‘The Crown’ Final Episodes Are Ruined by Too Much Will and Kate

A ROYAL FAREWELL

Netflix’s royal drama comes to an underwhelming ending, save for Margaret’s last scenes.

Photo still of actors playing Will and Kate in 'The Crown'
Netflix

When Queen Elizabeth II died in September of 2022, it put the final season of The Crown in a strange position. Sure, we now had a decisive “end” in sight, but depicting that end would require the show to navigate the cloud of real and raw grief still hanging over some of its audience. So instead of following the monarch’s life all the way to her grave, the Netflix darling concludes with five episodes that commence with the fallout from Princess Diana’s death in 1997 and end with Elizabeth’s Golden Jubilee in 2002. This is undoubtedly an interesting period for the British royal family, when their popularity steeply declined. Tony Blair’s Labour Party seemed to be an existential threat, and Elizabeth lost the Queen Mother at 101 and her sister, Princess Margaret, at just 71.

Thanks to solid performances and elegant imagery, these episodes amount to a solid half-season of The Crown. But they don't quite satisfy as a final chapter. Wouldn’t it have been better to depict more, to push further forward in time? It seems a shame not to see the Diamond Jubilee, the fallout from Meghan Markle’s treatment, the opening of the Elizabeth tube line (personally speaking, a real lifesaver when you need to get from Paddington to Liverpool Street with only 15 minutes to spare), and that brilliant Olympic sketch with James Bond. But The Crown seems committed to keeping this fictionalised re-telling of events firmly in the past, focused only on the annals of history.

The penultimate episode, where Princess Margaret faces her mortality, is far and away the strongest of the bunch, and rivals the very best of the entire series. Even though The Crown depicted a myriad of complicated relationships, the one between dutiful Elizabeth and wild-child Margaret was always its heart. From Claire Foy and Vanessa Kirby to Olivia Colman and Helena Bonham Carter to Imelda Staunton and Lesley Manville, every incarnation of their bond had a true intimacy that surpassed all others. Margaret claims that she alone knows who the queen really is, recollecting a wild night they had dancing in the basement of the Ritz as the last time Elizabeth was able to break free of who people needed her to be. Staunton and Manville are gut-wrenching in their inevitable farewell as a piece of the queen dies with her sister.

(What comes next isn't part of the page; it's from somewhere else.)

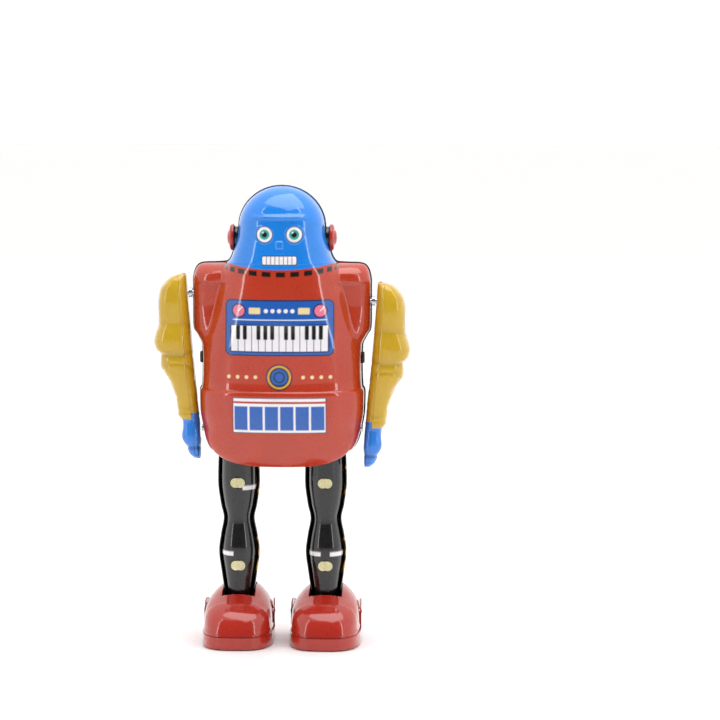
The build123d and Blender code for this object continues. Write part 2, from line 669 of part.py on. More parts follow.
def upper_solid(inset):
    rings = []
    last = UPPER_STATIONS[-1][0]
    for z, half_width, front, back in UPPER_STATIONS:
        level = min(z, last - inset)
        rings.append(oval(level, LEG_X, half_width - inset, front + inset, back - inset, UPPER_POWER))
    return skin(rings)


def shoe_parts(side):
    floor, rim = BAND_Z
    sole_top = floor + SOLE_T + 0.6
    roller_y, roller_r, roller_half = ROLLER
    hole_half, hole_front, hole_back = ROLLER_HOLE
    opening = block((LEG_X - hole_half, hole_front, -1), (LEG_X + hole_half, hole_back, sole_top))
    pin = rod(PIVOT_R, (LEG_X - 13.8, *ANKLE), (LEG_X + 13.8, *ANKLE))

    base = outline_solid(floor, rim, 0) - outline_solid(floor + SOLE_T, rim, TIN) - opening
    pad_half, pad_front, pad_back = HEEL_PAD
    base += block((LEG_X - pad_half, pad_front, 0), (LEG_X + pad_half, pad_back, floor))
    flap_y, flap_z, flap_r = CHEEK
    wall = outline_solid(rim, 20, 0.0) - outline_solid(rim, 20, TIN)
    base += wall & rod(flap_r, (0, flap_y, flap_z), (40, flap_y, flap_z))
    base -= pin

    half, front, back = ANKLE_SLOT
    upper = upper_solid(0) - upper_solid(TIN) - pin
    upper -= outline_solid(0, UPPER_STATIONS[0][0] + 0.01, 2.0)
    upper -= block((LEG_X - half, front, 5.5), (LEG_X + half, back, 30))

    sole = outline_solid(floor + SOLE_T, sole_top, 1.0) - opening
    axle_z = roller_r
    for near in (hole_half + 0.1, -hole_half - 0.1 - PLATE):
        ear = block((LEG_X + near, roller_y - 2, sole_top), (LEG_X + near + PLATE, roller_y + 2, 5.4))
        sole += ear
    axle_half = hole_half + PLATE + 0.7
    ends = (LEG_X - axle_half, roller_y, axle_z), (LEG_X + axle_half, roller_y, axle_z)
    sole -= rod(PIVOT_R, *ends)

    bend, back_end = PAWL_ROOT
    tip_y, tip_z = PAWL_TIP
    leaf = [(back_end, sole_top), (back_end, sole_top + PAWL_T), (bend + 0.1, sole_top + PAWL_T)]
    leaf += [(tip_y + 0.1, tip_z + 0.1), (tip_y - 0.1, tip_z - 0.15), (bend - 0.2, sole_top)]
    pawl = shifted(leaf, roller_y, 0)
    parts = {
        "shoe_base": base,
        "shoe_upper": upper,
        "sole_plate": sole,
        "ankle_pin": pin,
        "roller_axle": rod(PIVOT_R, *ends),
        "roller_pawl": plate_x(pawl, LEG_X - PAWL_HALF, LEG_X + PAWL_HALF),
        "roller": roller(),
    }
    return {f"{node}_{side}": flip(shape, side) for node, shape in parts.items()}


def roller():
    """A ribbed roller, with one rib straight down."""
    y, radius, half = ROLLER
    valley = radius - 0.35
    corners = []
    for i in range(ROLLER_RIBS):
        angle = -pi / 2 + 2 * pi * i / ROLLER_RIBS
        rib = ((valley, -0.1), (radius, -0.05), (radius, 0.05), (valley, 0.1))
        corners += [(r * cos(angle + a), r * sin(angle + a)) for r, a in rib]
    wheel = plate_x(shifted(corners, y, radius), LEG_X - half, LEG_X + half)
    return wheel - rod(PIVOT_R + RUNNING, (0, y, radius), (40, y, radius))


# ---------------------------------------------------------------- arms
def arm_solid(pivot_z, inset):
    """An arm's outline, hanging from its pivot."""
    rings = []
    top, bottom = ARM_STATIONS[0][0], ARM_STATIONS[-1][0]
    for z, inner, outer, front, back in ARM_STATIONS:
        level = pivot_z + min(max(z, bottom + inset), top - inset)
        middle = (inner + outer) / 2
        half = (outer - inner) / 2 - inset
        rings.append(oval(level, middle, half, ARM_Y - front + inset, ARM_Y + back - inset, ARM_POWER))
    return skin(rings)


def arm_parts(side):
    """Two pressed halves on a steel wire that is cranked down inside the torso."""
    pivot = ARM_Z[side]
    top, bottom = 12, -70
    seam = [(ARM_SEAM_X + ARM_CANT * top, pivot + top), (60, pivot + top)]
    seam += [(60, pivot + bottom), (ARM_SEAM_X + ARM_CANT * bottom, pivot + bottom)]
    outside = plate_y(seam, -20, 20)
    shell = arm_solid(pivot, 0) - arm_solid(pivot, TIN)
    corners = [(43, pivot - 7), (43, pivot), (LEVER_X, pivot), (LEVER_X, ARM_PIN_Z), (15.9, ARM_PIN_Z)]
    wire = Sphere(WIRE_R).moved(Location((43, ARM_Y, pivot)))
    for (x, z), (next_x, next_z) in zip(corners, corners[1:]):
        wire += rod(WIRE_R, (x, ARM_Y, z), (next_x, ARM_Y, next_z))
    for z in (pivot, ARM_PIN_Z):
        wire += Sphere(WIRE_R).moved(Location((LEVER_X, ARM_Y, z)))
    axis = (30, ARM_Y, pivot), (40, ARM_Y, pivot)
    radius, near, far = COLLAR
    parts = {
        "arm_outer_shell": shell & outside,
        "arm_inner_shell": shell - outside - rod(WIRE_R, *axis),
        "arm_wire": wire,
        "arm_collar": tube(radius, WIRE_R, (near, ARM_Y, pivot), (far, ARM_Y, pivot)),
    }
    return {f"{node}_{side}": flip(shape, side) for node, shape in parts.items()}


# ---------------------------------------------------------------- output
def robot():
    parts, body = torso_shells()
    parts.update(motor_frame())
    parts["arm_bearing_bracket"] = arm_bearing_bracket()
    parts.update(hip_parts())
    parts.update(winding_parts())
    parts.update(click_parts())
    parts.update(barrel_parts())
    parts.update(intermediate_parts())
    parts.update(crank_parts())
    parts.update(governor_parts())
    for side in SIDES:
        parts.update(ears(body, side))
        parts.update(leg_parts(side))
        parts.update(shoe_parts(side))
        parts.update(arm_parts(side))
    return parts


os.makedirs("parts", exist_ok=True)
for node, shape in robot().items():
    export_step(shape, f"parts/{node}.step")
    print(node, round(shape.volume, 2))
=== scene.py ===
"""Looks for the tin wind-up robot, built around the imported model."""
from math import cos, pi, radians, sin

import bpy
import numpy as np
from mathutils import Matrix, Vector


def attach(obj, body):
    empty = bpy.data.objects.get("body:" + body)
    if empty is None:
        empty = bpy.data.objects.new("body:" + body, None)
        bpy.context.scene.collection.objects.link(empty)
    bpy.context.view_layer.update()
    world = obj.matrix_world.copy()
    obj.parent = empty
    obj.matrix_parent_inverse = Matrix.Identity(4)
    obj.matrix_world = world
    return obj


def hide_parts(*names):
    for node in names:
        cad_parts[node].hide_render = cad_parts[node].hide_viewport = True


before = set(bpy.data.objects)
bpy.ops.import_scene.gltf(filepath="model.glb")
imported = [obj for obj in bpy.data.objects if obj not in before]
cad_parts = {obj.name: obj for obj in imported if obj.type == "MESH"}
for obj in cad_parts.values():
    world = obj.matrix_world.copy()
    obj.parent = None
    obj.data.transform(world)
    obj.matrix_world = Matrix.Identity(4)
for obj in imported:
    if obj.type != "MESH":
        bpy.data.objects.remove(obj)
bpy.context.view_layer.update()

MM = 0.001
SIDES = {"left": 1, "right": -1}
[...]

Less moving but similarly fascinating is the episode devoted to her tense relationship with Prime Minister Tony Blair (Bertie Carvel, in this final stretch), whose popularity in the wake of New Labour’s landslide election and Diana’s passing far outstrips her own. It’s played for laughs, with the queen waking up in a cold sweat after having nightmares of Tony and Cherie being coronated, and the national anthem being replaced by his campaign’s signature song, D:Ream’s electro-pop anthem “Things Can Only Get Better.”

(Spoiler alert: For the past three decades, things did not, in fact, only get better).

Imelda Staunton as the Queen holds papers and stands in a still from 'The Crown
Netflix

But the staggering amount of time afforded to the Kate and William origin story makes this final stretch an often ignominious farewell. We see them briefly meet as young teens on the street, planting the seeds of young Middleton’s future ascent in both her and her ambitious mother’s heads. Episode after episode returns to their time at Saint Andrew’s University, with William (Ed McVey) enjoying a brief spell in the arms of the hard-partying aristo Lola (played with scenery-chewing aplomb by Honor Swinton Byrne) before becoming obsessed with painfully bland young Catherine (Meg Bellamy).

Only with the benefit of hindsight does their relationship seem the stuff of fairytales. And the only narrative obstacle the show can throw their way is a slightly rude outburst in a library. (We do get shots of William going for emotionally wrought jogs with his security detail.) Harry (Luther Ford) barely gets any screentime, and the notoriously strained relationship between the brothers gets short shrift; Harry’s only moment of frustration comes when he snaps at William that “to be a loveable rogue, you have actually to be loveable.” Puzzlingly, even Dominic West’s Charles is sidelined in the later episodes in favor of Kate and Will’s weak romance.

Ed McVey and Luther Ford sit on a couch in a still from ‘The Crown’

Justin Downing/Netflix

The royal family is a haphazard bunch; all have made well-documented eyebrow-raising choices. But narratively speaking, Will and Kate simply aren’t that inspiring a prospect as either protagonists or monarchs. Their real-world popularity comes from an admiration of being blandly appropriate and reliably pleasant when performing their roles, and that is not a deep well of inspiration for compelling television. As heads of state go, Queen Elizabeth was complex but dutiful, and her long reign was fascinating and filled with conflict and compromise. With King Charles at the top and William and his shiny-haired spouse set to follow, things may not get better, but they will get a hell of a lot duller.